Fig. 1 Example of a piece of interconnect that was damaged because it was too small to conduct the amount of current caused by a peak charge.

\[
\begin{bmatrix}
R & P \\
-P^T & 0
\end{bmatrix}
\begin{bmatrix}
i_b \\
v
\end{bmatrix} =
\begin{bmatrix}
0 \\
i_n
\end{bmatrix},
\]

(1)

where \( R = \text{diag}(r_1, \ldots, r_N) \in \mathbb{R}^{N \times N} \) is the resistor matrix, \( P \in \{-1, 0, 1\}^{N \times n} \) is the incidence matrix, \( i_b \in \mathbb{R}^N \) are the resistor currents, \( i_e \in \mathbb{R}^n \) are the injected node currents, and \( v \in \mathbb{R}^n \) are the node voltages.
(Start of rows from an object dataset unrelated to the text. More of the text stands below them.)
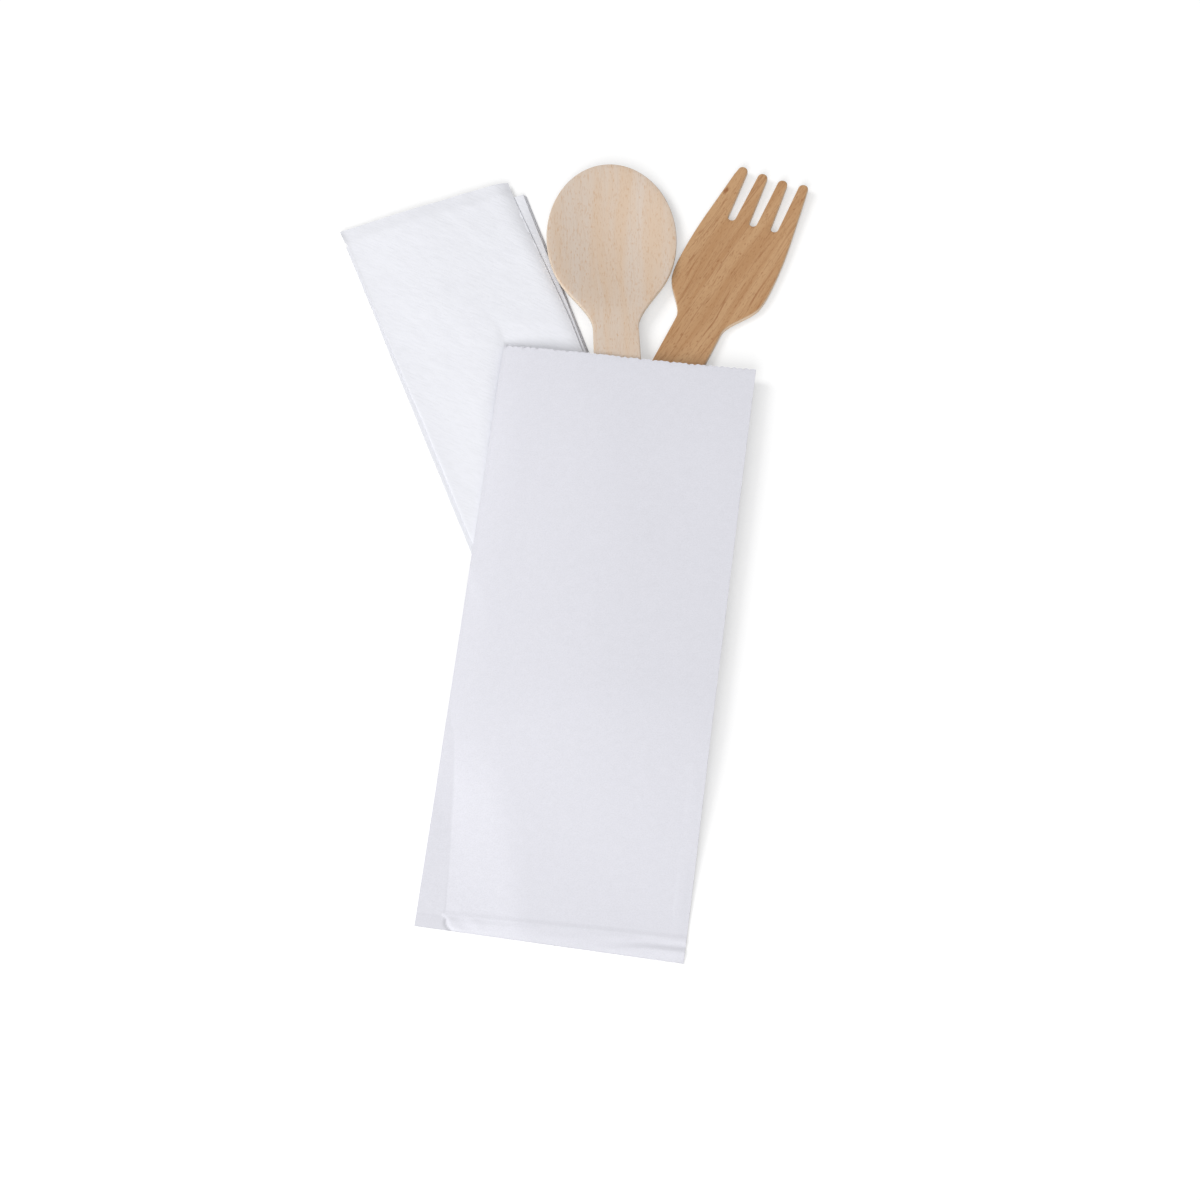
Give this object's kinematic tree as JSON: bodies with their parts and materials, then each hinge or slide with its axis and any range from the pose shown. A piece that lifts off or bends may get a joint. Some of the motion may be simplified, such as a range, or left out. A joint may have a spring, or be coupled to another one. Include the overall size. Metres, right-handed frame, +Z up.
{
  "type": "disposable cutlery set",
  "caption": "White paper pouch holding a wooden spoon and a wooden fork that stand out of its mouth, lying on a folded tissue napkin.",
  "frame": {"origin": "middle of the set's plan box, on the table", "axes": "+Z up from the table, +Y away from the viewer, from the pouch's foot towards its mouth, and +X to the right"},
  "size_m": [0.123, 0.2408, 0.0068],
  "materials": {
    "pouch": "matte",
    "spoon": "matte",
    "fork": "matte",
    "napkin": "matte"
  },
  "bodies": {
    "root": {"pouch": "pouch", "spoon": "spoon", "fork": "fork", "napkin": "napkin"}
  },
  "joints": []
}
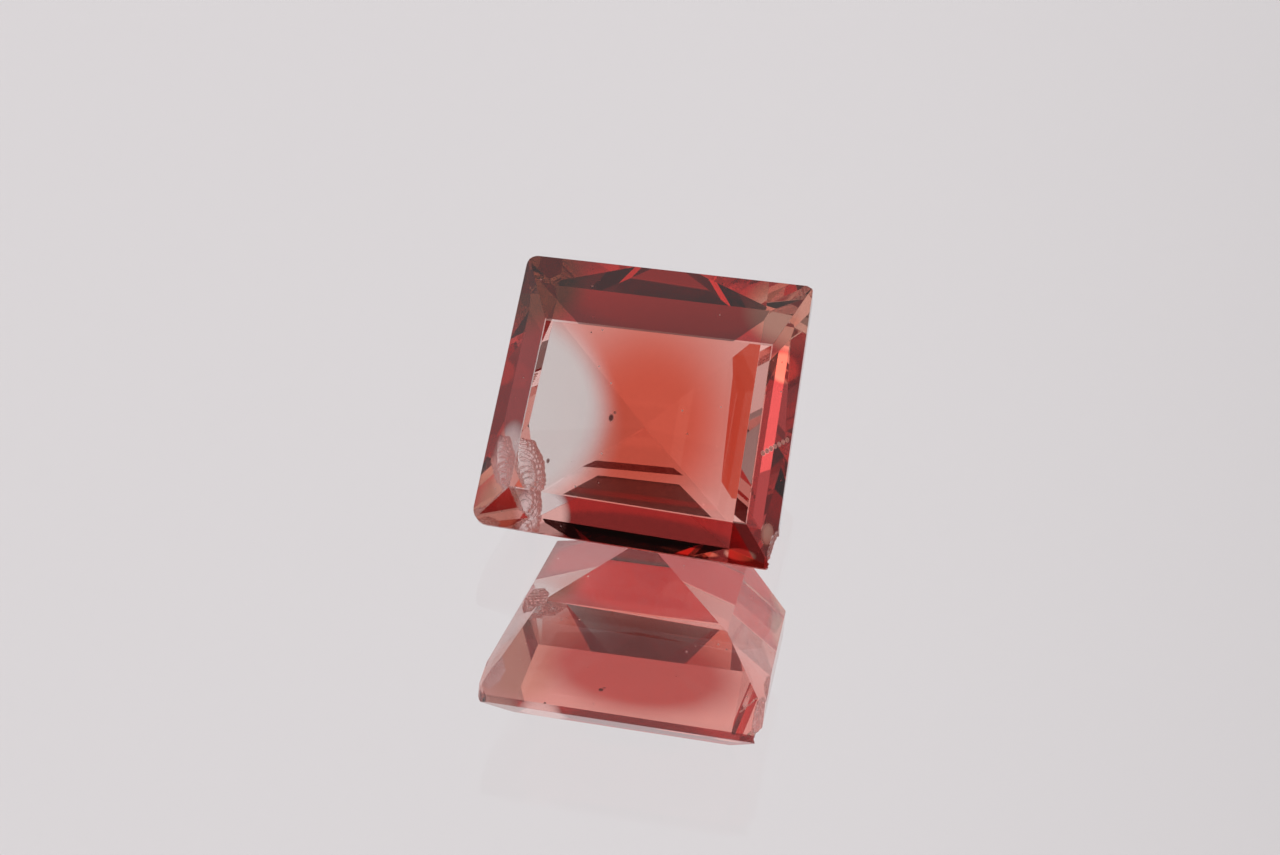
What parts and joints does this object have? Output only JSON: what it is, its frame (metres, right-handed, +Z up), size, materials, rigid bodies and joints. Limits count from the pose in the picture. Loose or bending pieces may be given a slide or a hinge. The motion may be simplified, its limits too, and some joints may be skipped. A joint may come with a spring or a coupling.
{
  "type": "faceted gemstone",
  "caption": "Square step-cut sunstone with a wide flat table and a stepped pavilion, lying on one of its shallow lower facets.",
  "frame": {"origin": "middle of the bounding box, on the surface that the stone lies on", "axes": "+Z up with the stone lying on its front base facet, X along the front girdle edge to the right, -Y towards the low front edge"},
  "size_m": [0.0064, 0.0056, 0.0043],
  "materials": {
    "feldspar": "polished facets, clear copper red"
  },
  "bodies": {
    "root": {"sunstone": "feldspar"}
  },
  "joints": []
}
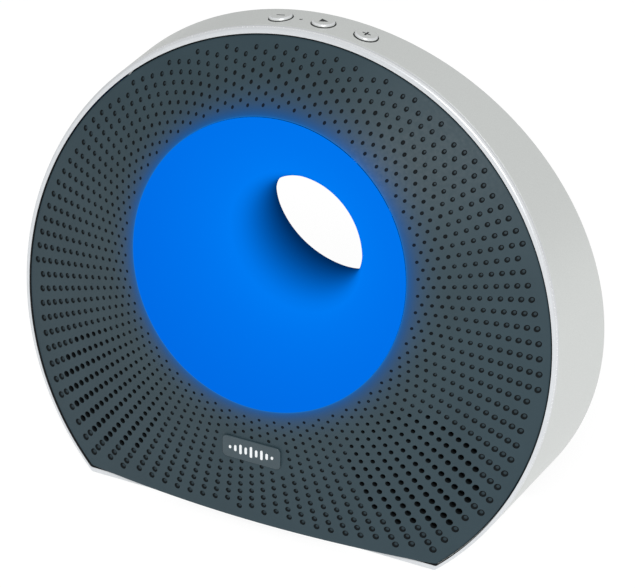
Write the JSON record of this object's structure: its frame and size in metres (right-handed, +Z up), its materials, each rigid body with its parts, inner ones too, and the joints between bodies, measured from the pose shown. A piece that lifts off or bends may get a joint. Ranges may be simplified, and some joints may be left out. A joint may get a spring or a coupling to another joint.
{
  "type": "ring-shaped wireless loudspeaker",
  "caption": "Round ring-shaped table loudspeaker on a flat base, with a lit blue funnel through its middle, a perforated front, a silver band and push buttons on top.",
  "frame": {"origin": "on the table, under the middle of the object's box", "axes": "+Z up, +X to the right of a person facing the grille, the grille faces -Y"},
  "size_m": [0.2037, 0.0801, 0.1768],
  "materials": {
    "grille": "fine satin moulded plastic",
    "badge": "satin moulded plastic",
    "badge_mark": "printed in white",
    "trim": "satin silver",
    "band": "satin silver with a fine metallic grain",
    "cover": "satin moulded plastic",
    "button": "satin silver",
    "rubber": "matt",
    "diffuser": "translucent, lit blue from behind",
    "inner_plastic": "moulded",
    "circuit_board": "solder mask",
    "lamp": "clear epoxy over phosphor",
    "clear_plastic": "clear",
    "chip": "moulded",
    "shield": "tinned",
    "capacitor": "sleeved can",
    "connector": "moulded",
    "cell": "shrink sleeve",
    "screw": "blackened",
    "basket": "pressed and painted",
    "seal": "matt",
    "magnet": "ferrite",
    "yoke": "zinc plated",
    "coil": "enamelled copper wire",
    "cone": "coated paper",
    "spider": "treated cloth"
  },
  "bodies": {
    "housing": {"amplifier_chip": "chip", "aux_jack": "chip", "badge_mark": "badge_mark", "badge_plate": "badge", "band_shell": "band", "battery_cell": "cell", "battery_tray": "inner_plastic", "bezel_ring": "trim", "bluetooth_module": "shield", "board_connectors": "connector", "board_screws": "screw", "button_keeper": "inner_plastic", "capacitors": "capacitor", "cover_screws": "screw", "driver_screws": "screw", "front_baffle": "inner_plastic", "front_grille": "grille", "key_board": "circuit_board", "key_screws": "screw", "key_switches": "chip", "led_board": "circuit_board", "led_chips": "lamp", "left_driver_frame": "basket", "left_driver_gasket": "seal", "left_magnet": "magnet", "left_spider": "spider", "left_surround": "seal", "left_yoke": "yoke", "light_funnel": "diffuser", "light_shroud": "inner_plastic", "main_board": "circuit_board", "port_board": "circuit_board", "port_panel": "cover", "power_switch": "chip", "rear_cover": "cover", "right_driver_frame": "basket", "right_driver_gasket": "seal", "right_magnet": "magnet", "right_spider": "spider", "right_surround": "seal", "right_yoke": "yoke", "rubber_feet": "rubber", "status_led": "lamp", "status_lens": "clear_plastic", "usb_socket": "shield"},
    "minus_key": {"button_minus": "button", "plunger_minus": "chip"},
    "play_key": {"button_play": "button", "plunger_play": "chip"},
    "plus_key": {"button_plus": "button", "plunger_plus": "chip"},
    "left_cone_group": {"left_cone": "cone", "left_dust_cap": "cone", "left_voice_coil": "coil"},
    "right_cone_group": {"right_cone": "cone", "right_dust_cap": "cone", "right_voice_coil": "coil"},
    "power_slider": {"power_knob": "chip"}
  },
  "joints": [
    {"name": "minus_press", "type": "slide", "parent": "housing", "child": "minus_key", "axis": [0.1478, 0, -0.989], "range_m": [0, 0.0005], "stiffness_N_per_m": 1000},
    {"name": "play_press", "type": "slide", "parent": "housing", "child": "play_key", "axis": [-0.007, 0, -1], "range_m": [0, 0.0005], "stiffness_N_per_m": 1000},
    {"name": "plus_press", "type": "slide", "parent": "housing", "child": "plus_key", "axis": [-0.1616, 0, -0.9869], "range_m": [0, 0.0005], "stiffness_N_per_m": 1000},
    {"name": "left_cone_travel", "type": "slide", "parent": "housing", "child": "left_cone_group", "axis": [0, -0.9899, 0.1416], "range_m": [-0.0008, 0.0008], "stiffness_N_per_m": 900, "deforming": ["left_surround", "left_spider"]},
    {"name": "right_cone_travel", "type": "slide", "parent": "housing", "child": "right_cone_group", "axis": [0, -0.9899, 0.1416], "range_m": [-0.0008, 0.0008], "stiffness_N_per_m": 900, "deforming": ["right_surround", "right_spider"]},
    {"name": "power_slide", "type": "slide", "parent": "housing", "child": "power_slider", "axis": [-1, 0, 0], "range_m": [0, 0.002]}
  ]
}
The MNA (modified nodal analysis) formulation [11] can be derived from (1) by eliminating the resistor currents \( i_b = -R^{-1}Pv \):

\[
Gv = i_n,
\]

(2)

where \( G = P^T R^{-1}P \in \mathbb{R}^{n \times n} \) is symmetric positive semidefinite. Since currents can only be injected in external nodes, and not in internal nodes of the network, system (2) has the following structure:

\[
\begin{bmatrix}
G_{11} & G_{12} \\
G_{12}^T & G_{22}
\end{bmatrix}
\begin{bmatrix}
v_e \\
v_i
\end{bmatrix} =
\begin{bmatrix}
B \\
0
\end{bmatrix}
i_e
\]

(3)

where \( v_e \in \mathbb{R}^{n_e} \) and \( v_i \in \mathbb{R}^{n_i} \) are the voltages at external and internal nodes, respectively \( (n = n_e + n_i) \), \( i_e \in \mathbb{R}^{n_e} \) are the currents injected in external nodes, \( B \in \{-1, 0, 1\}^{n_e \times n_e} \) is the incidence matrix for the current injections, and \( G_{11} = G_{11}^T \in \mathbb{R}^{n_e \times n_e} \), \( G_{12} \in \mathbb{R}^{n_e \times n_i} \), and \( G_{22} = G_{22}^T \in \mathbb{R}^{n_i \times n_i} \). The block \( G_{11} \) is also referred to as the terminal block.

A current source (with index \( s \)) between terminals \( a \) and \( b \) with current \( j \) results in contributions \( B_{a,s} = 1, B_{b,s} = -1 \), and \( i_e(s) = j \). If current is only injected in a terminal \( a \) (for instance if \( a \) connects the network to the top-level circuit), the contributions are \( B_{a,s} = 1 \) and \( i_e(s) = j \).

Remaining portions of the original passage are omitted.